O aumento da procura de animais de estimação pode ser, em parte, justificado com a permissão que as pessoas tinham, dentro de todas as restrições, para irem à rua passear os animais. Na sua presença, o passeio era autorizado e assim passavam mais tempo ao ar livre.
A solidão de quem mora sozinho também pode ter sido uma das causas para que mais pessoas abrissem as portas de casa a cães e gatos, encontrando um equilíbrio emocional numa época tão desgastante, como foram os meses de confinamento. Alimentar e cuidar do animal de companhia foi para muitos a única distração e o mais parecido com a normalidade.
Mary Sheridan, uma advogada que mora no East Village, não planeou ter um cão. Mas, a trabalhar a tempo inteiro num apartamento pequeno, e com o seu filho de 13 anos longe de todos os seus amigos, cedeu. Ao jornal The New York Times contou que ficou na lista de espera de um criador do Wisconsin e oito meses e 2 200 dólares depois trouxe Nala, um Golden Doodle para casa.
Agora que voltou à rotina diária de sair de casa, Mary Sheridan deixa Nala a ouvir rádio.
Além da ida matinal para o emprego, os cães também notam quando os donos se ausentam de casa, por poucos minutos, para ir deitar fora o lixo ou ir à caixa de correio. Ou mesmo quando ficam mais horas ausentes, à noite, por exemplo, e vão jantar fora. Ficam agitados e não tardam em fazer ouvir os seus latidos.

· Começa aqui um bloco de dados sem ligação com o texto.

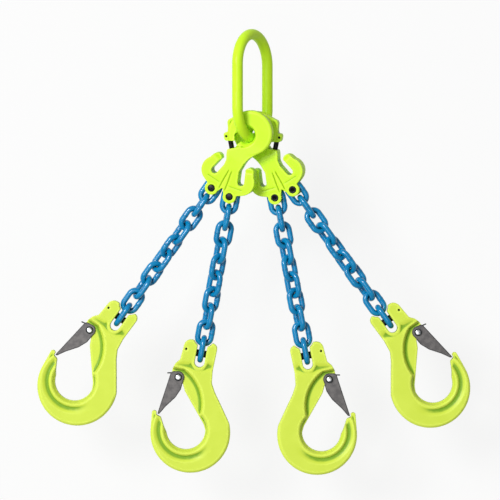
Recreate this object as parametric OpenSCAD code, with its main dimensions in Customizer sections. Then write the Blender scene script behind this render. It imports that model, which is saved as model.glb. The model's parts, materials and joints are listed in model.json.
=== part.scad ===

Nas cidades, cães fechados em apartamentos sempre tiveram de se adaptar a condições abaixo das ideais, mas o regresso ao trabalho dos seus donos significou que, de repente, milhares de animais estão, em simultâneo, a passar pela mesma transição. “Temos tido muitos casos de separação”, confirma Kate Senisi, responsável pelo treino School for the Dogs, no East Village, em Manhattan, ao jornal The New York Times.
Os cães que estavam acostumados a serem deixados sozinhos antes da pandemia tendem a ajustar-se de forma relativamente rápida, mas para os cães nascidos ou adotados durante a pandemia a situação é de maior fragilidade. “Eles não foram abandonados e agora estão numa idade sensível, a adolescência. Pode ser bem difícil. Precisam aprender essas novas habilidades”, explica Kate Senisi.
E na hora de sair, o dono não deve dar um brinquedo especial ao seu animal, pois esse objeto tornar-se-á o gatilho de angústia.
Pam Reid, vice-presidente da equipa de ciências comportamentais da ASPCA tem observado que os cães que, de repente, são deixados sozinhos podem sentir-se confusos e solitários “questionando-se” sobre todas as pessoas estarem a sair de casa, em vez de passar tempo em casa. Pam Reid sugere separações curtas antes do grande regresso ao local de trabalho e o agendamento de passeios e refeições para integrar o futuro horário de trabalho.
Mas há quem não consiga concretizar a separação. Millet Israeli, uma psicoterapeuta a morar em Chelsea, passou a levar Milton e Rufus, ambos mistura de caniche e Cavalier King Charles Spaniel, para o consultório, onde parte das suas sessões de terapia ainda são virtuais.
Mesmo antes de a pandemia ter virado o mundo do avesso, já algumas empresas de tecnologia, incluindo Amazon, Google, Squarespace e Etsy, recebiam cães em alguns dos seus escritórios. Outras empresas abriram exceções como forma de atrair e manter os trabalhadores, como a Challenger, Gray & Christmas. Ao início, os cães passam por um período de teste e, às vezes, precisam de manter a coleira.